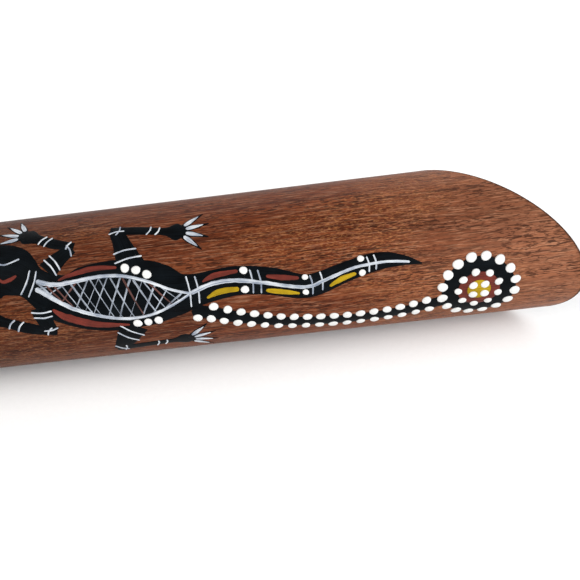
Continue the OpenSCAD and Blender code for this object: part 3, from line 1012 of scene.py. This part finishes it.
def camera():
    """The photograph's view: square to the painted side, aimed a little below the axis, and rolled."""
    data = bpy.data.cameras.new("camera")
    data.lens = LENS
    data.sensor_width = SENSOR
    data.clip_start = 0.01
    eye_axis = Vector((TIP_X - VIEW_FROM_TIP, 0, 0))
    place = eye_axis + FRONT * VIEW_DISTANCE
    target = eye_axis - UP * VIEW_BELOW_AXIS
    ahead = (target - place).normalized()
    along = Vector((1, 0, 0))
    above = along.cross(ahead).normalized()
    right = along * math.cos(VIEW_ROLL) - above * math.sin(VIEW_ROLL)
    up = along * math.sin(VIEW_ROLL) + above * math.cos(VIEW_ROLL)
    turn = Matrix((right, up, -ahead)).transposed().to_4x4()
    camera = bpy.data.objects.new("camera", data)
    camera.matrix_world = Matrix.Translation(place) @ turn
    bpy.context.scene.collection.objects.link(camera)
    bpy.context.scene.camera = camera


# ------------------------------------------------- build

camera()
studio()
bpy.context.scene.view_settings.view_transform = "Standard"

black = paint_material("black_paint", (0.004, 0.006, 0.008), (0.001, 0.0015, 0.002), 0.38, specular=0.04)
red = paint_material("red_paint", (0.035, 0.008, 0.006), (0.155, 0.026, 0.017), 0.45, specular=0.1)
yellow = paint_material("yellow_paint", (0.14, 0.085, 0.003), (0.42, 0.27, 0.006), 0.45, specular=0.1)
white_lines = paint_material("white_line_paint", (0.16, 0.19, 0.25), (0.64, 0.66, 0.68), 0.4,
                             cover=(0.4, 0.6))
thin_white = paint_material("thin_white_paint", (0.04, 0.05, 0.07), (0.42, 0.46, 0.52), 0.45,
                            streaks=(300, 4000), cover=(0.36, 0.64))
thin_red = paint_material("thin_red_paint", (0.02, 0.006, 0.004), (0.13, 0.05, 0.04), 0.45,
                          streaks=(300, 4000), cover=(0.36, 0.64))
white_dots = paint_material("white_dot_paint", (0.62, 0.61, 0.59), (0.72, 0.71, 0.69), 0.4,
                            streaks=(400, 400))

half_shell("front_half_shell", 0, wood_material("wood_front", (0.3, 0.1, 0.2)))
half_shell("back_half_shell", math.pi, wood_material("wood_back", (0.9, 0.55, 0.4)))
glue_film(glue_material())
wax_ring(wax_material())

lizard_black(black)
belly_hatching(thin_white, thin_red)
lizard_white(white_lines)
coloured_strokes("lizard_red", "lizard_red_strokes", "red_paint", RED_STROKES, red)
coloured_strokes("lizard_yellow", "lizard_yellow_strokes", "yellow_paint", YELLOW_STROKES, yellow)
dots("lizard_white_dots", "lizard_dots", lambda x, arc: 1.3, white_dots)
track("bell", BELL_TRACK, black, white_dots)
track("mouth", MOUTH_TRACK, black, white_dots)
waterhole("bell", black, red, yellow, white_dots)
waterhole("mouth", black, red, yellow, white_dots)
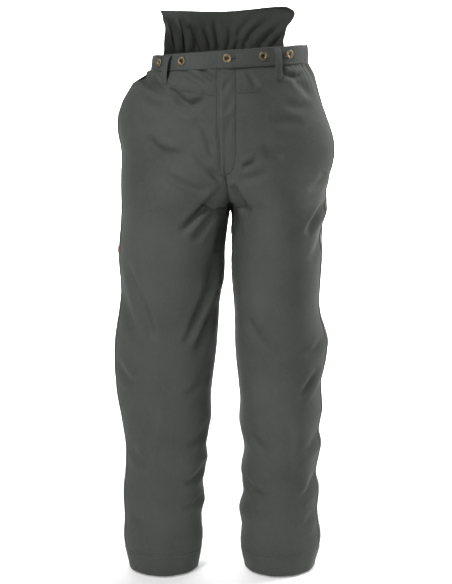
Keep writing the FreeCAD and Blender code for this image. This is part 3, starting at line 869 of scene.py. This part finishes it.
TAB_RAISE = 4.2              # the tab stands this far off the waist over the button
TAB_JOIN = 2.2               # and this far where it joins the band
TAB_RUFFLE = 0.12
BAND_END_X = 24.0
BAND_PROFILE = [(0.0, 0.0), (0.9, -0.4), (1.5, -1.6), (1.3, -3.0), (1.7, -6.0), (2.0, -11.0), (2.1, -16.5),
                (2.0, -22.0), (1.7, -27.0), (1.3, -30.0), (1.6, -31.6), (1.0, -32.8), (0.0, -33.4),
                (-1.2, -32.8), (-1.7, -28.0), (-1.8, -16.5), (-1.7, -5.0), (-1.2, -0.6)]


def eased(value, low, high):
    """0 below low, 1 above high, smooth between."""
    t = max(0.0, min(1.0, (value - low) / (high - low)))
    return t * t * (3 - 2 * t)


def band_mesh(name, seats, offset, ruffle):
    """A closed tube swept along the seats, with the band's rounded section."""
    verts, uvs = [], []
    run = 0.0
    before = None
    for side, face, angle in seats:
        here = point_at(side, face, BUTTON_Z, angle)
        if before is not None:
            run += np.linalg.norm(here - before)
        before = here
        loose = ruffle(side, face, angle)
        for out, z in BAND_PROFILE:
            seat = point_at(side, face, z, angle)
            normal = normal_at(side, face, z, angle)
            wave = math.sin(run * 6.283 / 8.6 + 1.6 * math.sin(run / 19.0) + 0.03 * z)
            wave *= 0.75 + 0.45 * math.sin(run / 13.0 + 2.0)
            wave += 0.45 * math.sin(run * 6.283 / 5.1 + z * 0.08)
            middle = math.sin(math.pi * min(1.0, max(0.0, -z / BAND_HEIGHT)))
            lift = out + offset(seat[0]) + loose * wave * (0.45 + 0.55 * middle)
            sag = loose * 0.7 * math.sin(run / 9.0 + 1.0)
            verts.append((seat + normal * lift + np.array((0, 0, sag))) * MM)
            uvs.append((run * MM, z * MM))
    return add_piece(name, verts, tube_faces(len(seats), len(BAND_PROFILE)), uvs)


def side_ruffle(side, face, angle):
    """Elastic gathers: strong at the sides and across the back, none at the front."""
    if face == "back":
        return 0.85
    return 1.1 * max(0.0, 1 - angle / 0.76) ** 0.5


BUTTONHOLE = (7.0, 21.0)
BUTTONHOLE_HALF_HEIGHT = 0.8


def cut_buttonhole(tab):
    """A slit right through the tab, beside the waist button."""
    bpy.ops.mesh.primitive_cube_add()
    cutter = bpy.context.active_object
    start, end = BUTTONHOLE
    cutter.scale = ((end - start) / 2 * MM, 20 * MM, BUTTONHOLE_HALF_HEIGHT * MM)
    cutter.location = ((start + end) / 2 * MM, DEPTH["front"][0][1] * -MM, BUTTON_Z * MM)
    bpy.context.view_layer.update()
    change = tab.modifiers.new("buttonhole", "BOOLEAN")
    change.operation = "DIFFERENCE"
    change.object = cutter
    bpy.context.view_layer.objects.active = tab
    bpy.ops.object.modifier_apply(modifier=change.name)
    bpy.data.objects.remove(cutter)


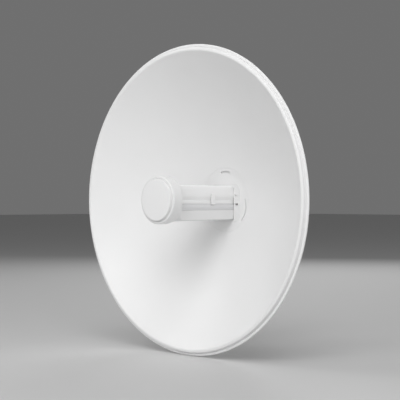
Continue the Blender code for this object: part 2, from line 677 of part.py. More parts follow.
def make_tilt_bolts(steel):
    nut_face = TILT_EAR_X - STEEL - GAP
    nut_end = nut_face - M6_NUT
    for side, sign in (("left", -1), ("right", 1)):
        for kind, z in (("pivot", 0.0), ("lock", LOCK_RADIUS)):
            head = sign * (POLE_EAR_X + GAP)
            tip = sign * (nut_face - BOLT_PAST_NUT)
            make_flange_bolt(f"{kind}_bolt_{side}", steel, head, tip, (PIVOT_Y, z))
            steps = nut_steps(M6_FLAT, BOLT_RADIUS + GAP, sign * nut_face, sign * nut_end, M6_NUT_FLANGE)
            add_object(f"{kind}_nut_{side}", stack("x", steps, closed=True), steel, None, (0, PIVOT_Y, z))


def make_stud_nuts(steel, parent, place):
    """Each nut closes on the stud that is welded to the back of the dish."""
    bearing = RING_BACK_Y + GAP + STEEL + GAP
    end = bearing + M6_NUT
    names = ("upper_left", "upper_right", "lower_left", "lower_right")
    for name, (x, z) in zip(names, stud_places()):
        steps = [(disc(BOLT_RADIUS), bearing - STEEL - GAP + 0.1 * MM)]
        steps += nut_steps(M6_FLAT, BOLT_RADIUS, bearing, end, M6_NUT_FLANGE)
        steps += [(disc(BOLT_RADIUS), bearing + STUD_TIP)]
        nut = add_object(f"stud_nut_{name}", stack("y", steps), steel, parent)
        nut.location = Vector(place) + Vector((x, 0, z))


def make_clamp(steel):
    """The rear clamp: a plate with two toothed flanges, and the two long bolts that pull it on."""
    plate = rounded_box(
        -CLAMP_HALF_WIDTH, CLAMP_HALF_WIDTH, -CLAMP_HALF_HEIGHT, CLAMP_HALF_HEIGHT, CLAMP_CORNER
    )
    clamp = add_object("pole_clamp", prism_y(plate, CLAMP_PLATE_Y, CLAMP_PLATE_Y + STEEL), steel)
    side_y = NOTCH_APEX_Y - NOTCH_HALF_WIDTH * NOTCH_SLOPE
    half = [(CLAMP_HALF_WIDTH - 6 * MM, CLAMP_PLATE_Y + 1 * MM), (CLAMP_HALF_WIDTH - 8 * MM, side_y + 6 * MM)]
    half += [(NOTCH_HALF_WIDTH + 4 * MM, side_y)]
    pitch = NOTCH_HALF_WIDTH / TEETH
    for i in range(TEETH):
        tip = NOTCH_HALF_WIDTH - i * pitch
        gullet = tip - pitch / 2
        half.append((tip, NOTCH_APEX_Y - tip * NOTCH_SLOPE))
        half.append((gullet, NOTCH_APEX_Y - gullet * NOTCH_SLOPE + TOOTH))
    outline = half + [(-x, y) for x, y in reversed(half)]
    flanges = []
    for name, low in zip(("upper", "lower"), CLAMP_FLANGE_LOWS):
        flanges.append(add_object(f"clamp_flange_{name}", prism_z(outline, low, low + STEEL)))
    cut(clamp, flanges, "UNION")
    radius = CLAMP_BOLT_RADIUS + GAP
    holes = []
    for side, sign in (("left", -1), ("right", 1)):
        x = sign * CLAMP_BOLT_X
        holes.append(cylinder_y(f"clamp_hole_{side}", x, 0, radius, CLAMP_PLATE_Y - 10 * MM, BOLT_END_Y))
    cut(clamp, holes)


def make_clamp_bolts(steel):
    """Carriage bolts: a domed head and a square neck in the web, and a nut behind the clamp."""
    head = -WEB - GAP
    nut_face = CLAMP_PLATE_Y + STEEL + GAP
    bolt_steps = [
        (disc(3 * MM), head - 4.6 * MM),
        (disc(6.5 * MM), head - 3.4 * MM),
        (disc(8.5 * MM), head - 1 * MM),
        (disc(8.5 * MM), head),
        (square(CLAMP_BOLT_RADIUS), head),
        (square(CLAMP_BOLT_RADIUS), head + 4.5 * MM),
        (disc(CLAMP_BOLT_RADIUS), head + 4.7 * MM),
        (disc(CLAMP_BOLT_RADIUS), BOLT_END_Y - 0.8 * MM),
        (disc(CLAMP_BOLT_RADIUS - 0.8 * MM), BOLT_END_Y),
    ]
    bore = CLAMP_BOLT_RADIUS + GAP
    steps = nut_steps(M8_FLAT, bore, nut_face, nut_face + M8_NUT, M8_NUT_FLANGE)
    for side, sign in (("left", -1), ("right", 1)):
        place = (sign * CLAMP_BOLT_X, 0, 0)
        add_object(f"clamp_bolt_{side}", stack("y", bolt_steps), steel, None, place)
        add_object(f"clamp_nut_{side}", stack("y", steps, closed=True), steel, None, place)


def main():
    clear_scene()
    paint = material("white_paint", (0.86, 0.86, 0.86), 0.5, 0.0)
    plastic = material("white_plastic", (0.85, 0.85, 0.85), 0.45, 0.0)
    inner_plastic = material("inner_plastic", (0.8, 0.8, 0.81), 0.5, 0.0)
    steel = material("coated_steel", (0.78, 0.78, 0.78), 0.45, 0.2)
    zinc = material("zinc_steel", (0.62, 0.62, 0.60), 0.35, 0.9)
    socket_metal = material("socket_metal", (0.6, 0.6, 0.6), 0.3, 0.9)

    tilt_axis = axis_empty("tilt_axis", (0, PIVOT_Y, 0))
    vertex = (0, VERTEX_Y - PIVOT_Y, 0)
    make_dish(paint, tilt_axis, vertex)
    make_hub(plastic, tilt_axis, vertex)
    make_feed_tube(plastic, inner_plastic, tilt_axis, vertex)
    make_root_flange(plastic, tilt_axis, vertex)
    make_collar_and_cap(plastic, tilt_axis, vertex)
    make_housing(plastic, socket_metal, tilt_axis, vertex)
    make_tilt_bracket(steel, tilt_axis, vertex)
    make_stud_nuts(zinc, tilt_axis, vertex)
    make_pole_bracket(steel)
    make_tilt_bolts(zinc)
    make_clamp(steel)
    make_clamp_bolts(zinc)


main()
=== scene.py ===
"""Looks of the dish antenna: a finely turned dish, its feed, hub, housing and mount, over the CAD frame.

Metres, +Z up. The dish looks along -Y. Sizes are in millimetres times MM. A depth runs along Y from the
deepest point of the dish: it is negative in front of the dish and positive behind it.
"""

import json
import math

import bmesh
import bpy
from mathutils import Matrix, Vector


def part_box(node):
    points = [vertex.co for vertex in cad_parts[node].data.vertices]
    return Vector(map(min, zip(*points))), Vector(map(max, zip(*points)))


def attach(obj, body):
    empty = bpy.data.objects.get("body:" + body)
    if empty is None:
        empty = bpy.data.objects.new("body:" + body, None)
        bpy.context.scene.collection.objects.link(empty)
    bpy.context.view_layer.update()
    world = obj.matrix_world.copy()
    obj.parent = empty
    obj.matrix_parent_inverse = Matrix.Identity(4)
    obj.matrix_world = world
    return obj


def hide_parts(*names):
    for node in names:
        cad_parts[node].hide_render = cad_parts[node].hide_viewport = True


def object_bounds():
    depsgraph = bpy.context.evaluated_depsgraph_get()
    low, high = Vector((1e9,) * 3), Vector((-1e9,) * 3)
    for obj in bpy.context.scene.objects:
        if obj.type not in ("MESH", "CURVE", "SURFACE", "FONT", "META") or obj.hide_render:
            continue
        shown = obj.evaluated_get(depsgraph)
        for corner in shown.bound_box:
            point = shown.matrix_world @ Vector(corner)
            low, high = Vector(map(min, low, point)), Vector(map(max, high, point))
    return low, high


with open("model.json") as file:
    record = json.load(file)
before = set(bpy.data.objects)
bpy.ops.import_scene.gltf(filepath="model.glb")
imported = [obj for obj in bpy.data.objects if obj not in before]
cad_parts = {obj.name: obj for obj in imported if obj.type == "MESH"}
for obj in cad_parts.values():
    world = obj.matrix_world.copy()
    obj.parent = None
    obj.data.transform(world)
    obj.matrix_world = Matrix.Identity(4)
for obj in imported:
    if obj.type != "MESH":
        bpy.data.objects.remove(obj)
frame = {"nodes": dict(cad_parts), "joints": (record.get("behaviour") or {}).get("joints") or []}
cad_low, cad_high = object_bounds()

MM = 0.001
HEAD = "dish_head"
MOUNT = "pole_mount"
SIDES = (("left", -1), ("right", 1))
GAP = 0.3 * MM  # between pieces that touch
SHARP_EDGE = 35  # degrees, from which an edge is rounded

# The dish.
DISH_LOW, DISH_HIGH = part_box("dish_reflector")
RIM_RADIUS = DISH_HIGH.x
RIM_PLANE = 75.6 * MM
CREST_HEIGHT = 5.65 * MM  # of the lip, in front of the rim plane
VERTEX_Y = DISH_LOW.y + RIM_PLANE + CREST_HEIGHT
FOCAL_LENGTH = 124.6 * MM
SHEET = 1.2 * MM
HUB_HOLE_RADIUS = 45.5 * MM
LIP_START_RADIUS = 200.3 * MM
ROLL_RADIUS = 3.2 * MM
LIP_SLOPE = 18  # degrees, of the lip's nearly flat middle
SHOULDER = (203.8 * MM, 3.7 * MM)  # radius and height of its middle
SHOULDER_RADIUS = 1.7 * MM
WALL_RADIUS = 206.3 * MM  # of the wall outside the lip
# In mm, how far outside the wall and how high: the crease by the wall's foot, and the sheet's underside.
CREASE = [(-0.4, 2.7), (-0.1, 2.0), (0, 0.6), (0.25, 0.6), (0.4, 1.3), (1, 1.25)]
UNDERSIDE = [(2.5, -1.4), (-0.5, -0.9), (-1.6, 2.2)]
CREASE_ROUNDING = 0.1 * MM
BEAD_RADIUS = 1.4 * MM
BEAD_HEIGHT = -0.1 * MM  # of the bead's middle, in front of the rim plane
BEAD_ENDS = (105, -35)  # degrees
DISH_STEPS = 288

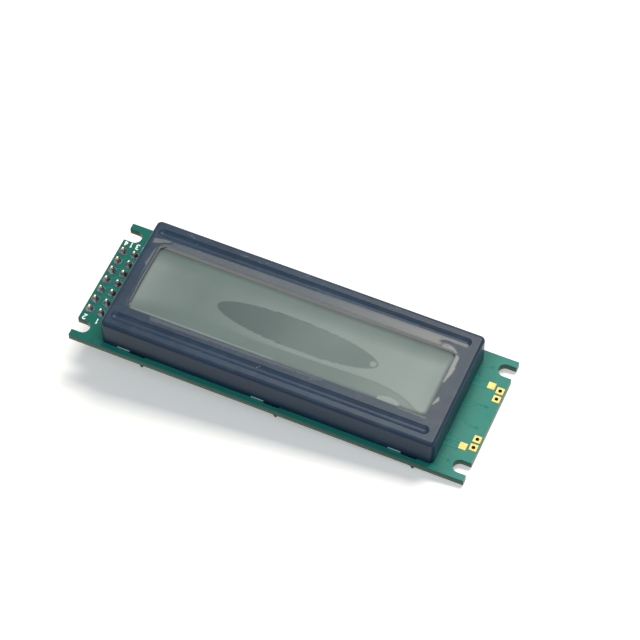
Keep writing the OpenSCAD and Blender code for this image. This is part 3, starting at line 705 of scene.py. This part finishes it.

..........

* [OBJECTIVE]: From the listing above, output exactly the run of lines that starts with the line containing "(0, PIVOT_Y, 0))" and ends with the line containing "points = [vertex.co".

* [WORKED ANSWER]:
    tilt_axis = axis_empty("tilt_axis", (0, PIVOT_Y, 0))
    vertex = (0, VERTEX_Y - PIVOT_Y, 0)
    make_dish(paint, tilt_axis, vertex)
    make_hub(plastic, tilt_axis, vertex)
    make_feed_tube(plastic, inner_plastic, tilt_axis, vertex)
    make_root_flange(plastic, tilt_axis, vertex)
    make_collar_and_cap(plastic, tilt_axis, vertex)
    make_housing(plastic, socket_metal, tilt_axis, vertex)
    make_tilt_bracket(steel, tilt_axis, vertex)
    make_stud_nuts(zinc, tilt_axis, vertex)
    make_pole_bracket(steel)
    make_tilt_bolts(zinc)
    make_clamp(steel)
    make_clamp_bolts(zinc)


main()
=== scene.py ===
"""Looks of the dish antenna: a finely turned dish, its feed, hub, housing and mount, over the CAD frame.

Metres, +Z up. The dish looks along -Y. Sizes are in millimetres times MM. A depth runs along Y from the
deepest point of the dish: it is negative in front of the dish and positive behind it.
"""

import json
import math

import bmesh
import bpy
from mathutils import Matrix, Vector


def part_box(node):
    points = [vertex.co for vertex in cad_parts[node].data.vertices]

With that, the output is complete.